Friday, March 31, 2006

Button-Pushing Prayer

So here is the absurd denouement of one of the sillier stories of recent years--the futile, Templeton-funded attempt to prove the value of intercessory prayer by experiment.

Like so many of the blind alleys stumbled into by people eager to defend the value of religion in the modern world (such as creationism), it's traceable to a category error. Like the other great monotheistic faiths, Christianity is neither magic nor science. It's not a box into which you can keypad specific instructions and expect to get predictable results. It's about our personal relationship with God. And like all personal relationships, our relationship with God doesn't obey simple and obvious rules.

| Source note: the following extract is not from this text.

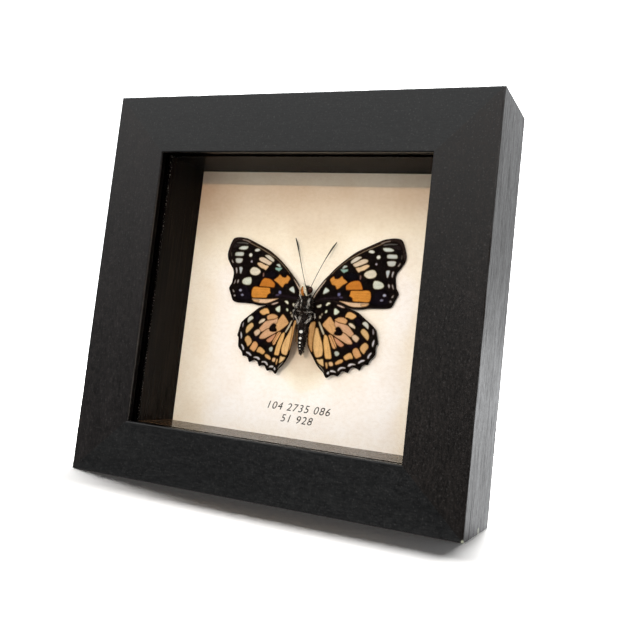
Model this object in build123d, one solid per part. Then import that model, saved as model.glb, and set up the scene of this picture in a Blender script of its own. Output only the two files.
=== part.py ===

Think about the people you know. Most of them are fairly difficult to manipulate, aren't they? And those who are easy to manipulate--the ones whose buttons you can push and be sure of getting a particular, stereotyped response--are the ones you tend to hold in contempt, no? Whereas the people we love and respect are at least a bit unpredictable. And the richest relationships are the ones where we can say, after twenty or thirty years, "Sometimes she still surprises me."

Given that, why on earth would anyone believe that God responds to prayers like a pigeon in a Skinner box, automatically pecking a lever in response to a flashing light? And how could someone who holds God in such contempt be considered "religious"?